The plan to destroy Old Misery's house originates with Trevor ("T"), who supplants Blackie as the group's leader with his audacious proposal.  T's motivation stems from his anger at how his family has fallen in status after his father has lost his position as an architect. T recognizes that Old Misery's house was designed by noted architect Sir Christopher Wren, and it is a way for him to symbolically strike back at a world that has rejected his father. T's motivation is also his desire for acceptance into the gang, and wresting leadership away from Blackie is an additional benefit.

The other boys' motivations for destroying the house are much more mindless.  The destruction that came with The Blitz has desensitized them; they see the ruins of other houses littering their landscape. It doesn't occur to them that there is any real additional harm in their actions as they begin to tear the house apart. Although they don't have any fondness for Old Misery, neither do they have any particular hostility towards him.

 

Kristen Lentz eNotes educator| Certified Educator

In "The Destructors," the gang's motivation for destroying Old Misery's house is three-fold.  First, the gang wants to raze the house to improve their prestige among the other street gangs.  Blackie and the others feel that such a stunt would bring the Wormsley Common gang recognition and respect. 

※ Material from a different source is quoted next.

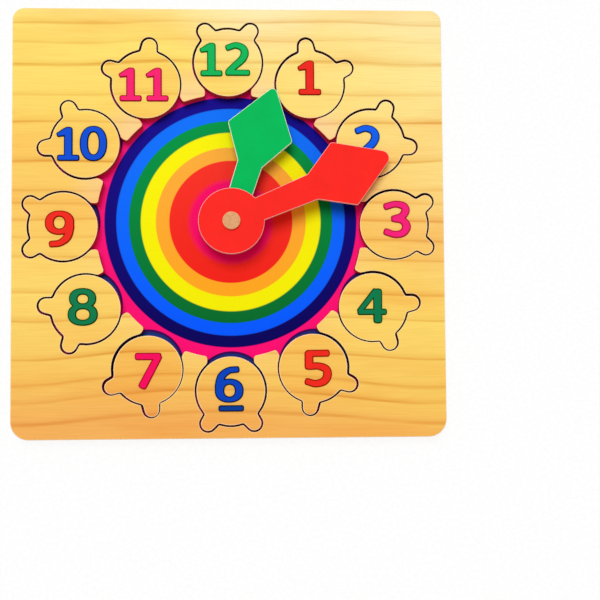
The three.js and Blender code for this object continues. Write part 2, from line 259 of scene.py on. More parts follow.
@dataclass(frozen=True)
class Finish:
    """A finish that a piece can be given; each kind wires its own colour, gloss and relief.

    Attributes:
        name: Name of its material.
    """

    name: str

    def material(self) -> Material:
        """Give the Blender material of this finish, made the first time it is asked for.

        Returns:
            The material.
        """
        made = bpy.data.materials.get(self.name)
        if made is None:
            made = bpy.data.materials.new(self.name)
            tree = ShaderTree(made)
            tree.add("OutputMaterial", [self.wire(tree)])
        return made

    def wire(self, tree: ShaderTree) -> Node:
        """Wire the finish in that tree and give its shader; each kind has its own way."""
        raise NotImplementedError


@dataclass(frozen=True)
class GrainLine:
    """A dark late-wood line of the board.

    Attributes:
        height: Where it runs, up the board from the middle, in mm.
        depth: How dark its core is, from 0 to 1.
    """

    height: float
    depth: float


# The lines that can be told apart on the face of the board, from its top edge down
BOARD_GRAIN = (
    GrainLine(141, 0.7),
    GrainLine(128, 0.5),
    GrainLine(112, 0.9),
    GrainLine(89, 0.6),
    GrainLine(69, 1.0),
    GrainLine(42.5, 0.9),
    GrainLine(22, 0.7),
    GrainLine(13, 0.6),
    GrainLine(1, 0.8),
    GrainLine(-12, 0.6),
    GrainLine(-26, 0.7),
    GrainLine(-50, 0.7),
    GrainLine(-69, 0.9),
    GrainLine(-96, 1.0),
    GrainLine(-114, 0.8),
    GrainLine(-125, 0.8),
    GrainLine(-140, 0.8),
)

# Across a line, from its hard lower side to its long fade: place in mm, share of its darkness
LINE_PROFILE = ((-1.1, 0.0), (-0.4, 1.0), (0.4, 1.0), (0.9, 0.4), (4.4, 0.0))

# The tone of the wood between the lines, up the board in mm and colour: partly the wood's own tone, partly
# painted fall-off of the lamp's light, darker and oranger towards the foot
BOARD_TONES = (
    (-150, "#F4B056"),
    (-118, "#F8C65C"),
    (-60, "#FCD868"),
    (10, "#FBC95C"),
    (65, "#FDD760"),
    (118, "#FEE168"),
    (134, "#FEE06E"),
    (150, "#FEE288"),
)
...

Second, the gang wants to destroy Old Misery's house because they distinctly do not trust Mr. Thomas.  Even after his attempts to ingratiate himself by giving the boys some Smarties candy, the gang members still eye him with suspicion, commenting that he probably found the candy or stole it. 

The final motivating factor for destroying the grand old house is to rebel against society.  The boys collectively detest what the opulent old home formerly stood for, which of course is the superiority of the upper class.  By tearing down the old house, the boys effectively declare their own independence and strength against the hierarchy of society.